The world in general and Americans in particular have grown perilously comfortable with the massive dangers of nuclear weapons in the 74 years since the first and only pair were used in combat.
No one can live on edge every minute, of course. But those things could be unleashed at any time — and came close again last week in South Asia. At the same time, the delicate, endless business of seeking to control them brought together the leaders of the U.S. and North Korea.
The world has witnessed megatons of meetings and warnings and treaties and speeches and threats and alerts since August of 1945 when the United States became history’s only user of such mass destruction.
Atom bombs nicknamed Little Boy and Fat Boy flattened Hiroshima and much of Nagasaki, ultimately killing a quarter-million to convince the Empire of Japan to end World War II. Unbeknownst to the world then, those were the only two atom bombs the U.S. had.
That has, of course, changed drastically in the years since as the destructive power and census of such warheads multiplied many times over, and as the number of countries possessing or developing them has mushroomed.
You’ve heard a lot more talk about nuclear weapons recently. Iran’s weapons and missile development prompted President Donald Trump to pull out of a nuclear accord there. North Korea has tested weapons underground and has launched long-range missiles over Japan.
Last week’s open fighting between India and Pakistan was largely treated as just another episode in the decades-long dispute over Kashmir.
Does this perhaps sound familiar? Terrorists with safe haven in Pakistan sent a suicide bomber into India, killing 40 soldiers. India retaliated by bombing a terrorist camp. Pakistan shot down an Indian plane.
It can seem terribly local. Except India has an estimated 140 nuclear weapons. Pakistan has 130. China, next door, has many more.
Trouble is, no countries with nuclear weapons are likely to give them up.
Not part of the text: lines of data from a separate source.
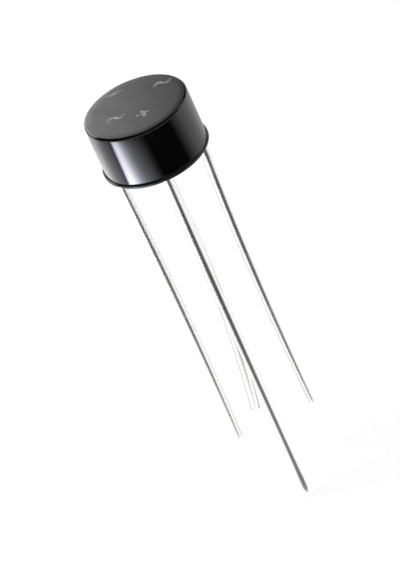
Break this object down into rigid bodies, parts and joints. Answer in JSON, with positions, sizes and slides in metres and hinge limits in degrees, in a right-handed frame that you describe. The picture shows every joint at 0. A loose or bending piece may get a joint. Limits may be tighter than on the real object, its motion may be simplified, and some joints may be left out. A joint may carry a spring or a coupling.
{
  "type": "bridge rectifier",
  "caption": "Round black moulded bridge rectifier for through-hole boards, with four tinned wire leads in a square and the positive lead longest.",
  "frame": {"origin": "middle of the case's flat underside, which is the seating plane on a board", "axes": "+Z along the case's axis up to its flat top, leads along -Z; the sides of the lead square run along X and Y, and the positive lead stands at +X -Y"},
  "size_m": [0.009, 0.009, 0.039],
  "materials": {
    "case_compound": "glossy moulded wall, satin top face",
    "tinned_copper": "bright tin over copper wire",
    "silicon": "polished silicon die with a glassed bevel",
    "solder": "soft solder"
  },
  "bodies": {
    "root": {"case": "case_compound", "lead_plus": "tinned_copper", "lead_minus": "tinned_copper", "lead_ac_left": "tinned_copper", "lead_ac_right": "tinned_copper", "die_plus_left": "silicon", "die_plus_right": "silicon", "die_minus_right": "silicon", "die_minus_left": "silicon", "solder_plus_left_upper": "solder", "solder_plus_left_lower": "solder", "solder_plus_right_upper": "solder", "solder_plus_right_lower": "solder", "solder_minus_right_upper": "solder", "solder_minus_right_lower": "solder", "solder_minus_left_upper": "solder", "solder_minus_left_lower": "solder"}
  },
  "joints": []
}
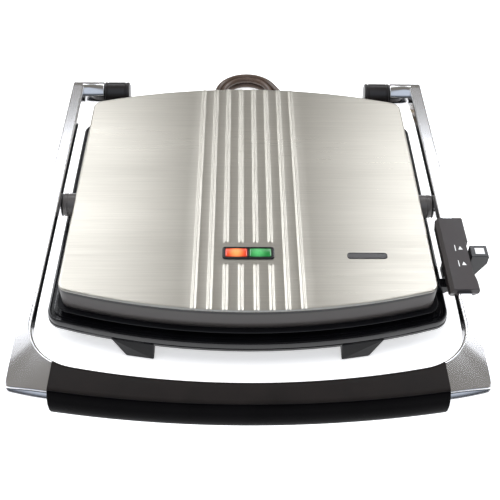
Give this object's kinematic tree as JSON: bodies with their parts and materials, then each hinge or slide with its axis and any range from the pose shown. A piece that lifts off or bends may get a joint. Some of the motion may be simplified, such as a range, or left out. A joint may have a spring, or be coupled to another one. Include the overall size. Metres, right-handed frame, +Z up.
{
  "type": "panini press",
  "caption": "Countertop panini press: bowed brushed-steel floating lid over a black base, carried by a U-shaped metal arm frame with a black front grip and a side slide latch.",
  "frame": {"origin": "on the surface the press stands on, at the centre of the box round the press without its mains cord; the press's own plane of symmetry is 11 mm to the -X side of it, because the latch knob stands out at +X", "axes": "+X to the press's right seen from the user's side, +Y away from the user towards the hinge, +Z up"},
  "size_m": [0.391, 0.5023, 0.071],
  "materials": {
    "brushed_steel": "brushed from side to side, satin",
    "cast_metal": "die-cast, satin polished",
    "black_plastic": "moulded, semi-gloss",
    "dark_plastic": "moulded, fine matt grain",
    "grip_plastic": "moulded, satin",
    "latch_plastic": "moulded, fine grain",
    "bezel_plastic": "moulded, satin",
    "white_plastic": "moulded, satin",
    "rubber": "matt",
    "cord_rubber": "smooth flexible sheath, semi-gloss",
    "nonstick": "black non-stick coating on a cast plate",
    "steel": "zinc plated",
    "element_steel": "heat-dulled tube",
    "bright_sheet": "bright rolled sheet",
    "ceramic": "unglazed ceramic",
    "bush_plastic": "natural nylon",
    "brass": "plated brass",
    "red_lens": "clear red moulding",
    "green_lens": "clear green moulding",
    "lamp_glass": "neon lamp",
    "badge_enamel": "satin enamel, blank"
  },
  "bodies": {
    "base": {"base_housing": "black_plastic", "bottom_cover": "dark_plastic", "rubber_feet": "rubber", "base_screws": "steel", "lower_grill_plate": "nonstick", "lower_heating_element": "element_steel", "lower_heat_reflector": "bright_sheet", "lower_thermostat": "ceramic", "thermal_fuse": "ceramic", "terminal_block": "ceramic", "hinge_pins": "steel", "latch_keeper": "black_plastic", "cord_gland": "cord_rubber", "cord_lead": "cord_rubber", "cord_coil": "cord_rubber", "cord_tail": "cord_rubber", "plug_body": "black_plastic", "plug_pins": "brass"},
    "arms": {"left_arm": "cast_metal", "right_arm": "cast_metal", "hinge_bushes": "bush_plastic", "float_pins": "steel", "grip_upper": "grip_plastic", "grip_lower": "grip_plastic", "grip_core": "steel", "grip_screws": "steel", "latch_housing": "latch_plastic"},
    "latch": {"latch_slider": "latch_plastic", "latch_marker": "white_plastic"},
    "lid": {"lid_cover": "brushed_steel", "lid_frame": "black_plastic", "lid_screws": "steel", "upper_grill_plate": "nonstick", "upper_heating_element": "element_steel", "upper_heat_reflector": "bright_sheet", "upper_thermostat": "ceramic", "indicator_bezel": "bezel_plastic", "power_lens": "red_lens", "ready_lens": "green_lens", "indicator_lamps": "lamp_glass", "badge_plate": "badge_enamel"}
  },
  "joints": [
    {"name": "arm_hinge", "type": "hinge", "parent": "base", "child": "arms", "pos_m": [-0.011, 0.196, 0.057], "axis": [-1, 0, 0], "range_deg": [0, 100]},
    {"name": "lid_float", "type": "hinge", "parent": "arms", "child": "lid", "pos_m": [-0.011, 0.031, 0.0485], "axis": [-1, 0, 0], "range_deg": [-2, 2]},
    {"name": "latch_slide", "type": "slide", "parent": "arms", "child": "latch", "axis": [0, -1, 0], "range_m": [0, 0.017]}
  ]
}
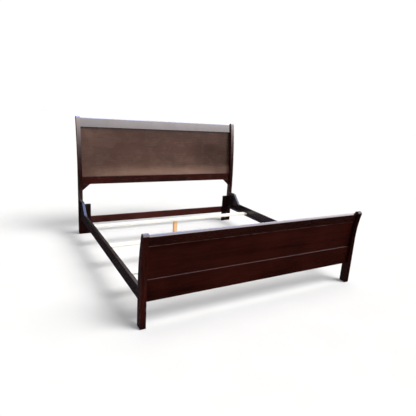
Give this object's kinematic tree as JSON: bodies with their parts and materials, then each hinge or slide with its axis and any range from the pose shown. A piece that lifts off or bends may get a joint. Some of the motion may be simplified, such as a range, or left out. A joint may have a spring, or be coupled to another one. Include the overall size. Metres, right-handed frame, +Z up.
{
  "type": "sleigh bed",
  "caption": "Dark low-footboard sleigh bed frame with curved posts, framed panels, eared side rails, slats and centre support legs.",
  "frame": {"origin": "on the floor under the middle of the bed, at the bottom centre of its box", "axes": "+X to the right seen from the foot end, +Y from the foot towards the head, +Z up"},
  "size_m": [2.04, 2.2874, 1.3297],
  "materials": {
    "cherry_lacquer": "satin",
    "rail_lacquer": "satin",
    "slat_pine": "matte",
    "leg_pine": "matte",
    "zinc_steel": "satin",
    "black_nylon": "matte"
  },
  "bodies": {
    "bed_frame": {"headboard_post_left": "cherry_lacquer", "headboard_post_right": "cherry_lacquer", "headboard_crest_rail": "cherry_lacquer", "headboard_panel": "cherry_lacquer", "headboard_bottom_rail": "cherry_lacquer", "headboard_gusset_left": "cherry_lacquer", "headboard_gusset_right": "cherry_lacquer", "headboard_leg_block_left": "cherry_lacquer", "headboard_leg_block_right": "cherry_lacquer", "headboard_stretcher": "cherry_lacquer", "footboard_post_left": "cherry_lacquer", "footboard_post_right": "cherry_lacquer", "footboard_top_rail": "cherry_lacquer", "footboard_panel": "cherry_lacquer", "footboard_lower_board": "cherry_lacquer", "side_rail_left": "rail_lacquer", "side_rail_right": "rail_lacquer", "slat_cleat_left": "rail_lacquer", "slat_cleat_right": "rail_lacquer", "slat_head": "slat_pine", "slat_middle": "slat_pine", "slat_foot": "slat_pine", "centre_leg_head": "leg_pine", "centre_leg_middle": "leg_pine", "centre_leg_foot": "leg_pine", "block_dowels": "leg_pine", "tee_nuts": "zinc_steel", "rail_hook_plates_headboard": "zinc_steel", "rail_hook_plates_footboard": "zinc_steel", "post_slot_plates_headboard": "zinc_steel", "post_slot_plates_footboard": "zinc_steel", "hook_plate_screws": "zinc_steel", "slot_plate_screws": "zinc_steel", "cleat_screws": "zinc_steel", "slat_screws": "zinc_steel", "leg_screws": "zinc_steel", "stretcher_screws": "zinc_steel", "floor_glides": "black_nylon"},
    "leveller_head": {"leveller_stem_head": "zinc_steel", "leveller_pad_head": "black_nylon"},
    "leveller_middle": {"leveller_stem_middle": "zinc_steel", "leveller_pad_middle": "black_nylon"},
    "leveller_foot": {"leveller_stem_foot": "zinc_steel", "leveller_pad_foot": "black_nylon"}
  },
  "joints": [
    {"name": "leveller_head_screw", "type": "slide", "parent": "bed_frame", "child": "leveller_head", "axis": [0, 0, 1], "range_m": [0, 0.008]},
    {"name": "leveller_middle_screw", "type": "slide", "parent": "bed_frame", "child": "leveller_middle", "axis": [0, 0, 1], "range_m": [0, 0.008]},
    {"name": "leveller_foot_screw", "type": "slide", "parent": "bed_frame", "child": "leveller_foot", "axis": [0, 0, 1], "range_m": [0, 0.008]}
  ]
}
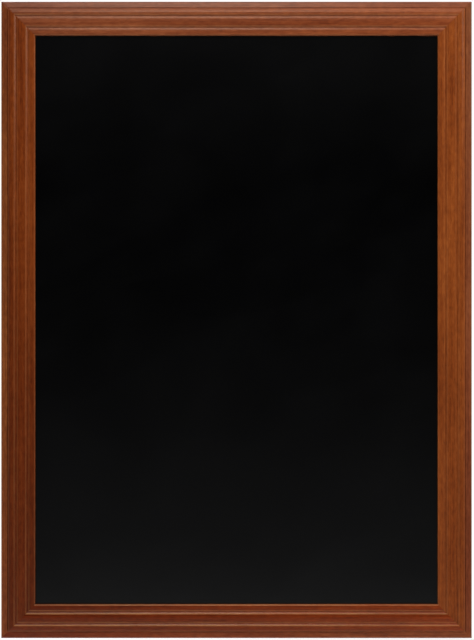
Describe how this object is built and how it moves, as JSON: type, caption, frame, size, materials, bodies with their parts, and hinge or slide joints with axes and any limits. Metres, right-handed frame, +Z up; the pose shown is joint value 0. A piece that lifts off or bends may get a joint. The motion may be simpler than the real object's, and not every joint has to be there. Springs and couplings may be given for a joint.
{
  "type": "wall chalkboard",
  "caption": "Upright wall chalkboard: matt black writing panel in a mitred frame of stepped red-brown wooden moulding, with swinging D-ring hangers and rubber pads on the back.",
  "frame": {"origin": "middle of the board's width and height, on the wall plane that the rubber pads touch", "axes": "+X to the right as seen from the front, +Y from the board into the wall, +Z up"},
  "size_m": [0.567, 0.02, 0.767],
  "materials": {
    "frame_wood": "red-brown stain under satin lacquer",
    "writing_black": "matt black writing laminate",
    "fibre_core": "bare fibreboard",
    "backing_grey": "brown balancing paper",
    "blued_steel": "plain steel strip",
    "zinc_steel": "bright zinc plate",
    "pad_rubber": "matt black rubber"
  },
  "bodies": {
    "root": {"top_rail": "frame_wood", "bottom_rail": "frame_wood", "left_stile": "frame_wood", "right_stile": "frame_wood", "writing_surface": "writing_black", "panel_core": "fibre_core", "panel_backing": "backing_grey", "framing_points": "blued_steel", "corner_wedges_top_left": "blued_steel", "corner_wedges_top_right": "blued_steel", "corner_wedges_bottom_left": "blued_steel", "corner_wedges_bottom_right": "blued_steel", "hanger_strap_left": "zinc_steel", "hanger_strap_right": "zinc_steel", "hanger_screws_left": "zinc_steel", "hanger_screws_right": "zinc_steel", "wall_pad_left": "pad_rubber", "wall_pad_right": "pad_rubber"},
    "ring_left": {"hanger_ring_left": "zinc_steel"},
    "ring_right": {"hanger_ring_right": "zinc_steel"}
  },
  "joints": [
    {"name": "ring_left_swing", "type": "hinge", "parent": "root", "child": "ring_left", "pos_m": [-0.26675, -0.00222, 0.3005], "axis": [1, 0, 0], "range_deg": [0, 178]},
    {"name": "ring_right_swing", "type": "hinge", "parent": "root", "child": "ring_right", "pos_m": [0.26675, -0.00222, 0.3005], "axis": [1, 0, 0], "range_deg": [0, 178]}
  ]
}
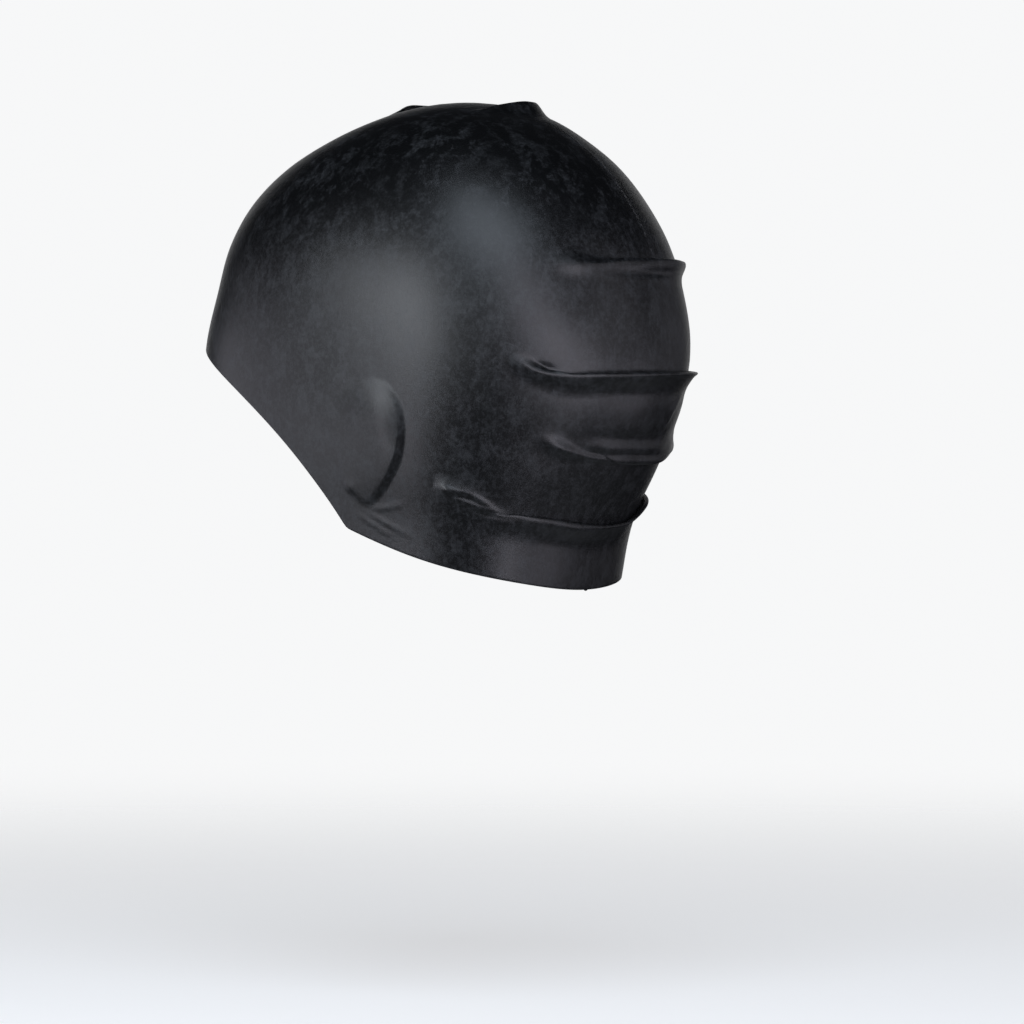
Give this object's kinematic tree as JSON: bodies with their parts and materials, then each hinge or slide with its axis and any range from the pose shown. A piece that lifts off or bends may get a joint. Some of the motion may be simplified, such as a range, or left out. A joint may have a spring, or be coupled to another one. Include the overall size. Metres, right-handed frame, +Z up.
{
  "type": "swim cap",
  "caption": "Moulded rubber swim cap in the shape that a head gives it, with ear bulges, cross folds at the back and a rim low at the nape.",
  "frame": {"origin": "inner face of the crown, where the head bears on the cap", "axes": "+Z up through the crown, -Y to the forehead, +Y to the nape, +X to the wearer's left ear"},
  "size_m": [0.1638, 0.2016, 0.1939],
  "materials": {
    "black_rubber": "matt, faintly powdered"
  },
  "bodies": {
    "root": {"cap_shell": "black_rubber"}
  },
  "joints": []
}
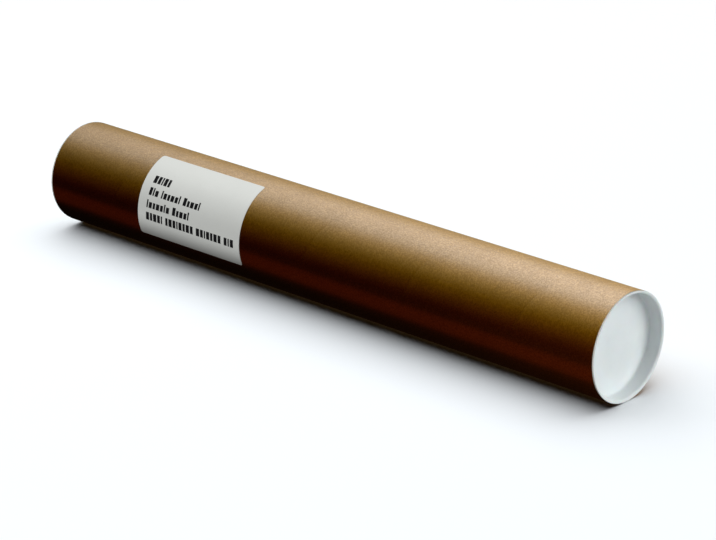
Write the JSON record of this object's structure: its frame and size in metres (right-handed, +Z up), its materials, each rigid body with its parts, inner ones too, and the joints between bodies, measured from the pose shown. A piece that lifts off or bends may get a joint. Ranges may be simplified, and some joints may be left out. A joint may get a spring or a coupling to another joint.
{
  "type": "cardboard mailing tube",
  "caption": "Round spiral-wound cardboard tube with a white push-in plastic cap in each end and a paper address label on its side.",
  "frame": {"origin": "centre of the lower cap's lip face, which the tube stands on", "axes": "+Z up along the tube's axis towards the upper cap; the middle of the address label faces -Y"},
  "size_m": [0.0789, 0.0792, 0.5303],
  "materials": {
    "kraft_board": "matte",
    "white_plastic": "satin",
    "label_paper": "matte",
    "black_print": "matte"
  },
  "bodies": {
    "lower_cap": {"lower_cap": "white_plastic"},
    "tube": {"tube": "kraft_board", "address_label": "label_paper", "label_print": "black_print"},
    "upper_cap": {"upper_cap": "white_plastic"}
  },
  "joints": [
    {"name": "lower_cap_pull", "type": "slide", "parent": "lower_cap", "child": "tube", "axis": [0, 0, 1], "range_m": [0, 0.1]},
    {"name": "upper_cap_pull", "type": "slide", "parent": "tube", "child": "upper_cap", "axis": [0, 0, 1], "range_m": [0, 0.12]}
  ]
}
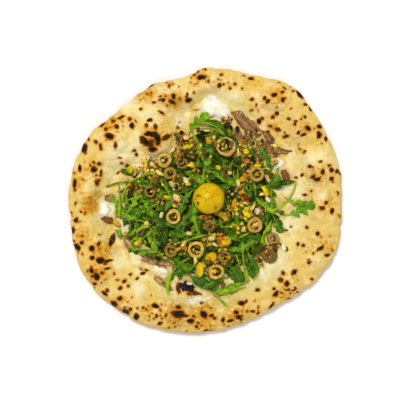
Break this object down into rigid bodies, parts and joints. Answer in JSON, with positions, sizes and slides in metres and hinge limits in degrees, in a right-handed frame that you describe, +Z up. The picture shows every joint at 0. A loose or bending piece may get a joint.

Libya’s dictator Moammar Gadhaffi voluntarily surrendered his program in 2003 in exchange for an international promise to leave him alone.
Eight years later, Nobel Peace Prize winner Barack Obama joined European forces in ousting Gadhaffi, who was killed by a mob.
That was 2011. Oh, look: That’s the same year Kim Jung-un succeeded his father as North Korea’s “Supreme Leader born of Heaven.”
Given the Libyan example and North Korea’s decades of money, prestige and national deprivation invested in constructing its own nuclear warheads and missile delivery systems, Trump’s ultimate goal of denuclearizing the Korean Peninsula seems beyond far-fetched.
The second Kim-Trump summit last week failed to produce any new agreement that we know of. Taking his own deal-making advice that any good negotiator must be willing to walk away at any time, Trump did just that in Vietnam. Kim sought a lifting of at least some of the tough economic sanctions in exchange for a promise of modest nuclear cuts.
That’s a classic North Korean strategy — talk and promise and then renege. And it’s worked on recent American presidents.
Trump’s domestic critics, who scheduled a damaging congressional hearing while he was abroad, immediately pounced on the summit’s “failure.”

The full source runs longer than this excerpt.